Bilişim avukatı Serhat Koç devletin güvenlik açığını zaten bildiğini belirtti: “Abdullah Gül’ün cumhurbaşkanlığı döneminde bir devlet denetleme kurulu raporunun sonuç bölümünde bütün devlet kurumlarının bilgilerini nasıl korumadığı, nasıl saklamadığına ilişkin örnekler var. Çözümleri de yazıyor.” Bilgileri korumak için belirli standartları sağlayan sistemlerden sorumlu yetkililerin verileri koruması, saklaması ve silmesi gerektiğini anlatan Koç “Ancak bizde böyle değil. Örneğin bütün bilgilerimize muhtarın bilgisayarından erişilebilir. Muhtarın bilgisayarı ne kadar güvenli?” uyarısı yaptı. Uçar “Bizzat SGK’nin vatandaşın verilerini sattığı haber oldu ve davalar açıldı. Kesinlikle uluslararası standartların mevzuata geçirilip uyulması gerekiyor” dedi.

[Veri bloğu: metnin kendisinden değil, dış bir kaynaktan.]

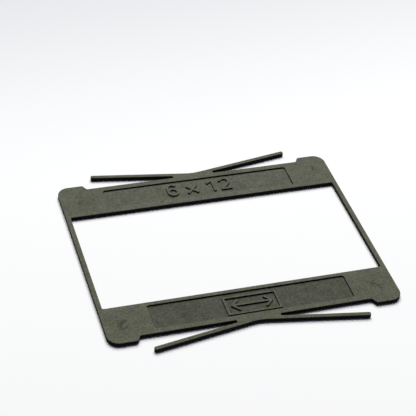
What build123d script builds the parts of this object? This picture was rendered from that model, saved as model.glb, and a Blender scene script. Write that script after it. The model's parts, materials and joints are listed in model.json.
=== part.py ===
"""Negative carrier for a 6 x 12 film gate, in millimetres.

The real carrier is one flat print, so the whole print is drawn first, with its outline, film gate,
label recesses and soft edges, and each named member is then cut from it, so that members meet face
to face. The origin is the centre of the underside, X runs along the long side, +Y points to the
rear rail and +Z is up.
"""

import os
from math import cos, radians, sin, tan

from build123d import *

os.makedirs("parts", exist_ok=True)

# Film gate and frame
gate_length = 114.2
gate_height = 56.0
gate_corner_radius = 0.6
side_bar_width = 2.0
thickness = 1.7
outer_length = gate_length + 2 * side_bar_width

# Corner lugs stand out past the rails and find the seat
lug_span = 95.4
middle_span = 90.3
lug_step_inner_x = 46.5
lug_step_outer_x = 47.9
lug_step_radius = 0.8
outer_corner_radius = 4.8

# Recesses that hold the labels, one in each rail
recess_length = 80.6
recess_height = 12.8
recess_middle_y = 36.2
recess_corner_radius = 1.0
recess_depth = 0.6
level_margin = 0.1
panel_top = thickness - recess_depth

# Spring arms, leaning out from a yoke on each rail
arm_width = 1.8
arm_splay = 9.5
arm_root_x = 8.8
arm_root_y = 47.25
arm_reach_x = 43.1
arm_tip_radius = 0.7
slit_end_radius = 0.45
yoke_blend_radius = 18.0
pivot_share = 0.15
socket_gap = 0.15
root_cut_height = 4.6

# Every outer edge of the print is softened a little
edge_radius = 0.2
rim_radius = 0.12

# Where the members are cut apart
corner_cut_x = 45.5
yoke_half_length = 10.0
yoke_inner_y = 43.8
beyond = 5.0

# Raised labels: size numerals on the rear panel, a direction mark on the front one
stroke = 1.0
numeral_height = 7.7
numeral_base_y = 33.3
six_middle_x = -11.35
six_radius = 2.0
six_hook_end = 35.0
times_middle_x = -2.9
times_width = 5.5
times_height = 5.8
one_flag_x = 3.9
one_flag_rise = 5.3
one_stem_x = 6.5
two_left_x = 9.3
two_right_x = 14.1
two_middle_x = 11.6
two_radius = 2.0
two_hook_start = 165.0
two_hook_end = -48.0
mark_length = 21.8
mark_height = 10.0
mark_middle_y = -36.95
mark_line = 0.8
arrow_half_length = 8.0
arrow_head = 2.7

# Directions and places along an arm, for the rear right one
splay = radians(arm_splay)
arm_length = (arm_reach_x - arm_root_x) / cos(splay)
half_width = arm_width / 2
edge_rise = half_width / cos(splay)
yoke_vertex_y = arm_root_y + edge_rise - arm_root_x * tan(splay)
pivot_x = arm_root_x + pivot_share * arm_length * cos(splay)
pivot_y = arm_root_y + pivot_share * arm_length * sin(splay)
tip_x = arm_root_x + arm_length * cos(splay)
tip_y = arm_root_y + arm_length * sin(splay)

half_lug = lug_span / 2
half_middle = middle_span / 2
half_outer = outer_length / 2
half_gate = gate_height / 2
slice_height = thickness + 2 * beyond

SIDES = {"left": -1, "right": 1}
ENDS = {"front": -1, "rear": 1}

# The outline of the right rear quarter, from the yoke out to the side bar, with its corner radii
quarter_points = [
    (tip_x - half_width * sin(splay), tip_y + half_width * cos(splay)),
    (tip_x + half_width * sin(splay), tip_y - half_width * cos(splay)),
    (arm_root_x, arm_root_y - edge_rise),
    (arm_root_x, half_middle),
    (lug_step_inner_x, half_middle),
    (lug_step_outer_x, half_lug),
    (half_outer, half_lug),
]
quarter_radii = [
    arm_tip_radius,
    arm_tip_radius,
    slit_end_radius,
    slit_end_radius,
    lug_step_radius,
    lug_step_radius,
    outer_corner_radius,
]
left_points = [(-x, y) for x, y in reversed(quarter_points)]
outline_points = left_points + [(0, yoke_vertex_y)] + quarter_points
outline_radii = quarter_radii[::-1] + [yoke_blend_radius] + quarter_radii


# The whole print: outline, film gate, softened edges and the two label recesses
with BuildPart() as whole_print:
    with BuildSketch():
        with BuildLine():
            FilletPolyline(
                (-half_outer, 0), *outline_points, (half_outer, 0), radius=outline_radii
            )
            Line((half_outer, 0), (-half_outer, 0))
        make_face()
        mirror(about=Plane.XZ)
        RectangleRounded(gate_length, gate_height, gate_corner_radius, mode=Mode.SUBTRACT)
    extrude(amount=thickness)
    flat_faces = whole_print.faces().filter_by(Axis.Z)
    fillet(flat_faces.edges(), radius=edge_radius)
    with BuildSketch(Plane.XY.offset(thickness)):
        with Locations((0, recess_middle_y), (0, -recess_middle_y)):
            RectangleRounded(recess_length, recess_height, recess_corner_radius)
    extrude(amount=-recess_depth, mode=Mode.SUBTRACT)
    recess_walls = whole_print.faces().filter_by_position(
        Axis.Z, panel_top + level_margin, thickness - level_margin
    )
    rims = recess_walls.edges().group_by(Axis.Z)[-1]
    fillet(rims, radius=rim_radius)


# Side bars, the two thin members beside the gate
for side, sx in SIDES.items():
    with BuildPart() as side_bar:
        add(whole_print.part)
        with BuildSketch(Plane.XY.offset(-beyond)):
            with Locations((sx * half_outer, 0)):
                Rectangle(4 * side_bar_width, gate_height)
        extrude(amount=slice_height, mode=Mode.INTERSECT)
    side_bar.part.label = f"{side}_side_bar"
    export_step(side_bar.part, f"parts/{side}_side_bar.step")


# Corner lugs, the plates that join rails to side bars and find the seat
for end, sy in ENDS.items():
    for side, sx in SIDES.items():
        with BuildPart() as corner_lug:
            add(whole_print.part)
            with BuildSketch(Plane.XY.offset(-beyond)):
                with BuildLine():
                    Polyline(
                        (sx * corner_cut_x, sy * half_gate),
                        (sx * (half_outer + beyond), sy * half_gate),
                        (sx * (half_outer + beyond), sy * (half_lug + beyond)),
                        (sx * corner_cut_x, sy * (half_lug + beyond)),
                        close=True,
                    )
                make_face()
            extrude(amount=slice_height, mode=Mode.INTERSECT)
        corner_lug.part.label = f"{end}_{side}_corner_lug"
        export_step(corner_lug.part, f"parts/{end}_{side}_corner_lug.step")


# Rails, each a frame round its label panel with a notch for the yoke
for end, sy in ENDS.items():
    rail_middle_y = sy * (half_gate + half_middle) / 2
    with BuildPart() as rail:
        add(whole_print.part)
        with BuildSketch(Plane.XY.offset(-beyond)):
            with Locations((0, rail_middle_y)):
                Rectangle(2 * corner_cut_x, half_middle - half_gate)
            with Locations((0, sy * half_middle)):
                Rectangle(
                    2 * yoke_half_length, 2 * (half_middle - yoke_inner_y), mode=Mode.SUBTRACT
                )
            with Locations((0, sy * recess_middle_y)):
                RectangleRounded(
                    recess_length, recess_height, recess_corner_radius, mode=Mode.SUBTRACT
                )
        extrude(amount=slice_height, mode=Mode.INTERSECT)
    rail.part.label = f"{end}_rail"
    export_step(rail.part, f"parts/{end}_rail.step")


# Label panels, the thinner floors of the recesses
for end, sy in ENDS.items():
    with BuildPart() as label_panel:
        with BuildSketch():
            with Locations((0, sy * recess_middle_y)):
                RectangleRounded(recess_length, recess_height, recess_corner_radius)
        extrude(amount=panel_top)
    label_panel.part.label = f"{end}_label_panel"
    export_step(label_panel.part, f"parts/{end}_label_panel.step")


# Spring yokes, the raised middles of the rails that carry both arms
for end, sy in ENDS.items():
    with BuildPart() as spring_yoke:
        add(whole_print.part)
        with BuildSketch(Plane.XY.offset(-beyond)):
            with Locations((0, sy * (yoke_inner_y + beyond))):
                Rectangle(2 * yoke_half_length, 2 * beyond)
        extrude(amount=slice_height, mode=Mode.INTERSECT)
    spring_yoke.part.label = f"{end}_spring_yoke"
    export_step(spring_yoke.part, f"parts/{end}_spring_yoke.step")


# Each arm is a short root that stays with its yoke, and a leaf that swings about the pivot point
for end, sy in ENDS.items():
    for side, sx in SIDES.items():
        pivot = (sx * pivot_x, sy * pivot_y)
        along = (sx * cos(splay), sy * sin(splay))
        past_pivot = Plane(origin=(*pivot, -beyond), x_dir=(*along, 0), z_dir=(0, 0, 1))

        with BuildPart() as spring_root:
            add(whole_print.part)
            with BuildSketch(Plane.XY.offset(-beyond)):
                with Locations((sx * (yoke_half_length + pivot_x) / 2, sy * pivot_y)):
                    Rectangle(pivot_x - yoke_half_length, root_cut_height)
                with Locations(pivot):
                    Circle(half_width + socket_gap, mode=Mode.SUBTRACT)
            extrude(amount=slice_height, mode=Mode.INTERSECT)
        spring_root.part.label = f"{end}_{side}_spring_root"
        export_step(spring_root.part, f"parts/{end}_{side}_spring_root.step")

        with BuildPart() as spring_arm:
            add(whole_print.part)
            with BuildSketch(past_pivot):
                with Locations((arm_length / 2, 0)):
                    Rectangle(arm_length, arm_width)
                Circle(half_width)
            extrude(amount=slice_height, mode=Mode.INTERSECT)
        spring_arm.part.label = f"{end}_{side}_spring_arm"
        export_step(spring_arm.part, f"parts/{end}_{side}_spring_arm.step")


# Raised size numerals on the rear panel: plain strokes that read 6 x 12
half_stroke = stroke / 2
low_line_y = numeral_base_y + half_stroke
high_line_y = numeral_base_y + numeral_height - half_stroke
bowl_y = low_line_y + six_radius
six_hook_y = high_line_y - six_radius
two_hook_y = high_line_y - two_radius
times_middle_y = numeral_base_y + times_height / 2
times_reach_x = (times_width - stroke) / 2
times_reach_y = (times_height - stroke) / 2

with BuildPart() as size_numerals:
    with BuildSketch(Plane.XY.offset(panel_top)):
        with Locations((six_middle_x, bowl_y)):
            Circle(six_radius + half_stroke)
            Circle(six_radius - half_stroke, mode=Mode.SUBTRACT)
        with BuildLine():
            Line((six_middle_x - six_radius, bowl_y), (six_middle_x - six_radius, six_hook_y))
            CenterArc((six_middle_x, six_hook_y), six_radius, 180, six_hook_end - 180)
        trace(line_width=stroke)
        for slope in (-1, 1):
            with BuildLine():
                Line(
                    (times_middle_x - times_reach_x, times_middle_y - slope * times_reach_y),
                    (times_middle_x + times_reach_x, times_middle_y + slope * times_reach_y),
                )
            trace(line_width=stroke)
        with BuildLine():
            Line((one_flag_x, numeral_base_y + one_flag_rise), (one_stem_x, high_line_y))
        trace(line_width=stroke)
        with BuildLine():
            Line((one_stem_x, numeral_base_y), (one_stem_x, numeral_base_y + numeral_height))
        trace(line_width=stroke)
        with BuildLine():
            hook = CenterArc(
                (two_middle_x, two_hook_y),
                two_radius,
                two_hook_start,
                two_hook_end - two_hook_start,
            )
            Line(hook @ 1, (two_left_x + half_stroke, low_line_y))
        trace(line_width=stroke)
        with BuildLine():
            Line((two_left_x, low_line_y), (two_right_x, low_line_y))
        trace(line_width=stroke)
    extrude(amount=recess_depth)
size_numerals.part.label = "size_numerals"
export_step(size_numerals.part, "parts/size_numerals.step")


# Raised direction mark on the front panel: a plain box with a double-headed arrow
with BuildPart() as direction_mark:
    with BuildSketch(Plane.XY.offset(panel_top)):
        with Locations((0, mark_middle_y)):
            Rectangle(mark_length, mark_height)
            Rectangle(mark_length - 2 * mark_line, mark_height - 2 * mark_line, mode=Mode.SUBTRACT)
        with BuildLine():
            Line((-arrow_half_length, mark_middle_y), (arrow_half_length, mark_middle_y))
        trace(line_width=mark_line)
        for side, sx in SIDES.items():
            with BuildLine():
                Polyline(
                    (sx * (arrow_half_length - arrow_head), mark_middle_y + arrow_head),
                    (sx * arrow_half_length, mark_middle_y),
                    (sx * (arrow_half_length - arrow_head), mark_middle_y - arrow_head),
                )
            trace(line_width=mark_line)
    extrude(amount=recess_depth)
direction_mark.part.label = "direction_mark"
export_step(direction_mark.part, "parts/direction_mark.step")

print("arm length", round(arm_length, 2), "tip", round(tip_x, 3), round(tip_y, 3))
print("pivot", round(pivot_x, 3), round(pivot_y, 3))
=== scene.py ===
"""Looks, light and camera for a flat printed negative carrier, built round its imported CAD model.

Lengths are in metres. X runs along the film gate, +Y points to the rear rail and +Z is up.
"""

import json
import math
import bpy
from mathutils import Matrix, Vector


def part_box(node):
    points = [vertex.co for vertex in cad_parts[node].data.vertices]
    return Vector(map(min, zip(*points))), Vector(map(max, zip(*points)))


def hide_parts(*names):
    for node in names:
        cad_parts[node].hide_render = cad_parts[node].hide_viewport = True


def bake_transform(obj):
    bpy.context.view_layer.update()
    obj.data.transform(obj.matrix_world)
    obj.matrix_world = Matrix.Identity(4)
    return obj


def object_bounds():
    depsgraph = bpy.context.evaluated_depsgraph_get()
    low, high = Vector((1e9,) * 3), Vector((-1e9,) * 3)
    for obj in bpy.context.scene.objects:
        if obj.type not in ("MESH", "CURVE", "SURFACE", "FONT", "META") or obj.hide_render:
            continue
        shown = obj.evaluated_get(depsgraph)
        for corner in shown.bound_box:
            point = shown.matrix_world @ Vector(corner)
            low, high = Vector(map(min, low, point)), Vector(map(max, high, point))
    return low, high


bl_info = {
    "name": "Negative carrier",
    "version": (1, 0, 0),
    "blender": (4, 5, 0),
    "location": "3D View > Sidebar > Carrier",
    "description": "Finishes a printed negative carrier and bends its spring arms",
    "category": "Object",
}

import bmesh
import bpy
from bpy.props import FloatProperty, FloatVectorProperty, IntProperty, PointerProperty
from mathutils import Matrix, Vector

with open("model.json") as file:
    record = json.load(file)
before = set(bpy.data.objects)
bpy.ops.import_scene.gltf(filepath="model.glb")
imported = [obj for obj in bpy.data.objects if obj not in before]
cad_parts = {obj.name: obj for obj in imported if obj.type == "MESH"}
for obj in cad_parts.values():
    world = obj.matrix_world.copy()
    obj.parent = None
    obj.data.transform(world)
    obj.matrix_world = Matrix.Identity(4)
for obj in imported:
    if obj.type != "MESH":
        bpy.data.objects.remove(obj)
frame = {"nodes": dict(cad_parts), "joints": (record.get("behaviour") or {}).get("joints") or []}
CAD_LOW, CAD_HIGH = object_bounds()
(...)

Resmi Gazete’de bile yay ımlanmıştı

Türkiye’de kişisel verilen korunmasına hiçbir zaman önem verilmediğinin bir diğer örneği, 28 Temmuz 2008’de Konut Edindirme Yardımı (KEY) geri ödemeleri yapılacak 8.5 milyon kişinin kimlik bilgilerinin Resmi Gazete’de tek tek yayımlanmasıydı. Bu sebepten gazete 80 cilt ve 160 bin sayfa olarak 3 nüsha basılmıştı.

TC kimlik numarası hırsızlık aracı gibi

Sabancı Üniversitesi profesörü Albert Levi “Bilgilerimizi heryerde paylaşıyoruz. Eczaneler dahi herşeyimizi görebiliyorlar. Bu tür bilgiler paylaşıldıkça sizin güvenliğinizi sağlayan bilgi olmaktan çıkıyor. TC kimlik numaramı benden başka herkes bilebilir. Bu tür bilgiler kimlik doğrulamada kullanılmamalı” dedi.

Kimliğini kaybetti başına neler geldi

Sosyal medyadan “parantez” adıyla yazan bir kişi kimliğini kaybetmesi sonucu başına gelenleri anlattı: Bir sabıkalı, ehliyet fotokopimin üzerine resmini yapıştırıp tekrar fotokopisini çekerek yeni kimlik üretmiş. 4 telefon hattı açmış, 2 ehliyet cezası almış, ev kiralayıp elektrik-su sözleşmesi yapıp hepsine dünya borç takıp kaçmış.